IDES Public Information Officer Sam Salustro details which industries and businesses benefited most from the prior month’s job market.
“We are seeing a lot of growth within areas like professional and business and hospitality and leisure. Those are indicative of much longer term trends that have been going on for many, many years. We look at the trends in individual industries to make sure that they are aligning with our expectations. Also, we look at the raw number of jobs that have been created and so, in this case it is 11,000 last month and over the year it has been about 80,000. Those are strong indicators of solid job growth with in Illinois and the United States. When you look at the individual areas, those are more longer termed trends that you are seeing which is why you are seeing a lot more job growth in areas like professional and business and hospitality and leisure.”
The state also show a decline in unemployed workers from the prior month at almost 3%. The unemployment rate identifies any individual who is currently out of work and is seeking employment. Salustro explains why that is and how to tell if someone qualifies as being labeled unemployed by the state.

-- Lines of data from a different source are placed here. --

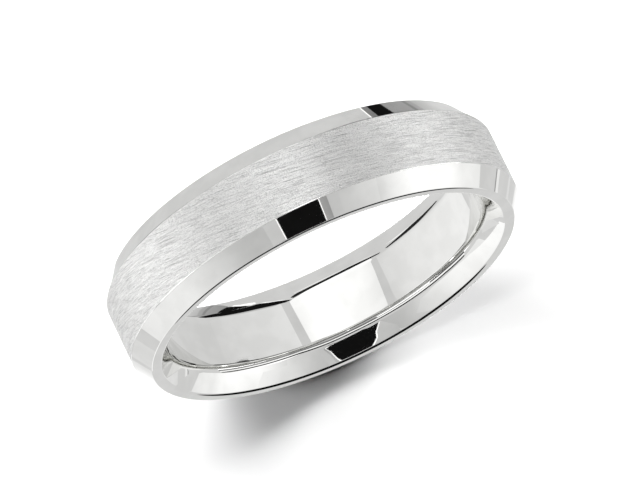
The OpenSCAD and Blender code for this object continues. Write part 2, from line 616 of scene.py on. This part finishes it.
def cards_high():
    """Arches over the table, which the tight near rounding mirrors as fine dark, white and grey lines.

    The edge lamp comes last, so that it hangs in front of them.
    """
    lowest = [
        (70, -2), (67, 10), (65, 20), (58, 38), (48, 51), (18, 56), (-20, 55.5), (-39, 46), (-51.5, 30),
        (-60.5, 14.5), (-65.5, 1), (-67.5, -20)
    ]
    second = [
        (73, -2), (71.5, 10), (69.5, 22), (64, 42), (55, 57), (20, 63), (-22, 62.5), (-44, 52),
        (-58, 34.5), (-67, 16.5), (-72, 1), (-72.5, -20)
    ]
    third = [
        (78, -2), (77, 12), (76, 24), (73, 45), (66, 60), (22, 70), (-26, 70), (-54, 56), (-67, 38),
        (-76, 19), (-79, 2), (-79, -20)
    ]
    fourth = [
        (80, -2), (79, 14), (78, 27), (76, 48), (70, 63), (24, 74), (-30, 75), (-62, 59), (-74, 40),
        (-81, 20), (-84, 2), (-84, -20)
    ]
    highest = [
        (84, -2), (84, 14), (84, 28), (84, 50), (84, 68), (30, 80), (-50, 80), (-74, 62), (-80, 42),
        (-84, 22), (-86, 2), (-86, -20)
    ]
    arch("grey_arch", third, highest, 0.5)
    arch("second_dark_arch", third, fourth, 0.08)
    arch("white_arch", second, third, 1.6)
    arch("dark_arch", lowest, second, 0.02)
    lamp_near = [(-60, 57), (-66.5, 48), (-71.5, 39), (-76, 26), (-78, 17)]
    lamp_far = [(-68, 60), (-74.5, 50), (-79, 40), (-83, 27), (-85, 17)]
    arch("edge_lamp", lamp_near, lamp_far, 2.2)


def cards_low():
    """The white table, which the ends of the band and the hole mirror, and a few small cards near it."""
    card("table_glow", [
        (101, -58, 1.3), (125, -54, 1.6), (145, -58, 1.8), (180, -61, 1.8), (-150, -62, 1.8),
        (-110, -64, 1.4), (-85, -70, 1.1), (0, -85, 1.4), (70, -75, 1.8)
    ])
    card("bevel_line_white", [(76, -34.8), (90, -34.8), (90, -37.3), (76, -37.3)], 1.3)
    card("bevel_line_dark", [(76, -33.8), (90, -33.8), (90, -34.8), (76, -34.8)], 0.5)
    card("left_foot", [(-70, -47), (-84, -50), (-90, -68), (-72, -66)], 1.12)
    card("right_foot", [(76, -44), (92, -48), (100, -62), (75, -62)], 1.15)


def studio():
    """The wall, then the cards from the farthest to the nearest."""
    studio_wall()
    cards_beside()
    cards_for_satin()
    cards_overhead()
    cards_behind()
    cards_in_front()
    card_below_front()
    cards_high()
    cards_low()


def floor():
    """The white table top that the band stands on."""
    z = cad_low.z
    corners = [(-1, -1), (1, -1), (1, 1), (-1, 1)]
    mesh = bpy.data.meshes.new("floor")
    mesh.from_pydata([(x * FLOOR_HALF, y * FLOOR_HALF, z) for x, y in corners], [], [range(len(corners))])
    obj = placed("floor", mesh)
    material = bpy.data.materials.new("floor_white")
    material.use_nodes = True
    shader = material.node_tree.nodes["Principled BSDF"]
    shader.inputs["Base Color"].default_value = (FLOOR_WHITE, FLOOR_WHITE, FLOOR_WHITE, 1)
    shader.inputs["Roughness"].default_value = 1.0
    shader.inputs["Specular IOR Level"].default_value = 0.0
    mesh.materials.append(material)
    obj.visible_glossy = False


def lamp(name, azimuth, elevation, power):
    """A soft round lamp that lights the floor, and that the metal and the camera don't see."""
    data = bpy.data.lights.new(name, "AREA")
    data.shape = "DISK"
    data.size = LAMP_SIZE
    data.energy = power
    obj = placed(name, data)
    towards = direction(azimuth, elevation)
    obj.location = towards * LAMP_DISTANCE
    obj.rotation_mode = "QUATERNION"
    obj.rotation_quaternion = towards.to_track_quat("Z", "Y")
    obj.visible_camera = False
    obj.visible_glossy = False


def table_lamps():
    """The lamps that give the band its shadow.

    Their places and powers came from a program that fitted them to the photograph's shadow.
    """
    lamp("left", azimuth=-90, elevation=30, power=7.5)
    lamp("high_left", azimuth=-120, elevation=46, power=4.6)
    lamp("high_back", azimuth=-150, elevation=46, power=5.4)
    lamp("low_back", azimuth=150, elevation=6, power=22.4)
    lamp("back_right", azimuth=135, elevation=30, power=5.35)
    lamp("right", azimuth=105, elevation=22, power=9.25)


def surround():
    """A white background that only the camera sees. The lamps light the floor, and the cards the metal."""
    world = bpy.data.worlds.new("surround")
    bpy.context.scene.world = world
    world.use_nodes = True
    background = world.node_tree.nodes["Background"]
    background.inputs["Color"].default_value = (1, 1, 1, 1)
    background.inputs["Strength"].default_value = SURROUND
    world.cycles_visibility.diffuse = False
    world.cycles_visibility.glossy = False


def camera():
    """The camera of the photograph, aimed at the middle of the band and slid a little to frame it."""
    data = bpy.data.cameras.new("camera")
    data.sensor_width = CAMERA_SENSOR
    data.lens = CAMERA_LENS
    data.clip_start = 0.01
    data.clip_end = 10.0
    obj = placed("camera", data)
    back = direction(CAMERA_AZIMUTH, CAMERA_ELEVATION)
    obj.rotation_mode = "QUATERNION"
    obj.rotation_quaternion = back.to_track_quat("Z", "Y")
    right = obj.rotation_quaternion @ Vector((1, 0, 0))
    up = obj.rotation_quaternion @ Vector((0, 1, 0))
    obj.location = back * CAMERA_DISTANCE + right * CAMERA_RIGHT + up * CAMERA_UP
    bpy.context.scene.camera = obj


# ---------------------------------------------------------------- scene

camera()
surround()
floor()
studio()
table_lamps()

band = turned_band(band_materials())
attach(band, "root")
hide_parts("band")

scene = bpy.context.scene
scene.view_settings.view_transform = "Standard"
scene.cycles.caustics_reflective = False
scene.cycles.max_bounces = BOUNCES
scene.cycles.glossy_bounces = BOUNCES
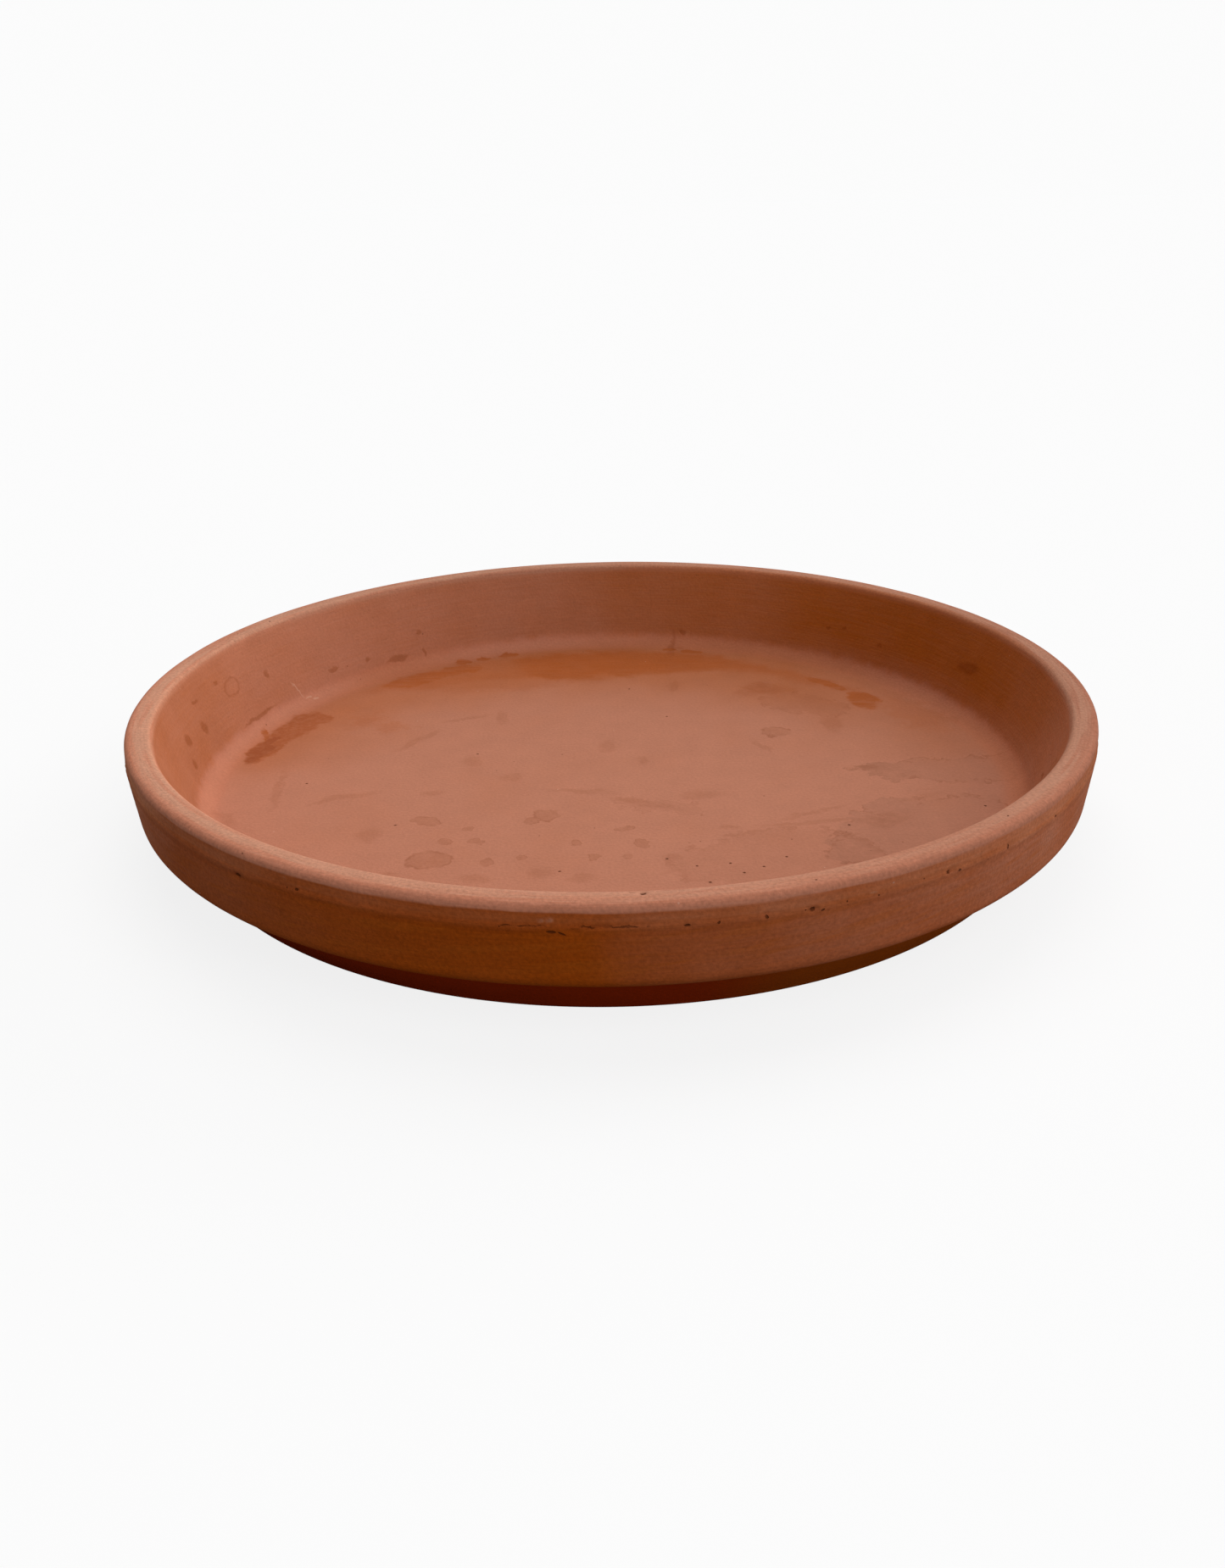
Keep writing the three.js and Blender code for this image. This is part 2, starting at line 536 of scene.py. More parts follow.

“This is based off surveyed data. It is actually getting in touch with real people and figuring out what their situation is and then using that data to extrapolate bigger numbers. Something that we also have in there, we talk about the labor force and it grew a little bit last month. So everyone that is of working age and if they are participating in the labor market or not [is a part of the labor force.] There is a lot of people that are unemployed and not seeking work for any number of reasons, but usually when you look at an economy, you want to see the job force growing to some degree and that is what we are seeing here in Illinois. Which means that there are people who, at one point in time were not looking for work but now are actually seeking work.”
Salustro also talks about how Illinois stacks up with the rest of the U. S. on unemployment and what that says about our economy and how our state is being run.
“Illinois usually has an unemployment rate that is a touch higher than what the national level is. That is just the nature of what our economy is like as it has been like that for a long time. With that said, we are usually between half a percentage and one percentage higher, so the fact that we are on the lower end of that scale is a good indication of the strength of our economy here in Illinois.”
To help connect job seekers and employers who are hiring, IDES maintains the state’s largest job search engine, IllinoisJoblink.com which can be used to post resumes and search for available jobs across the state.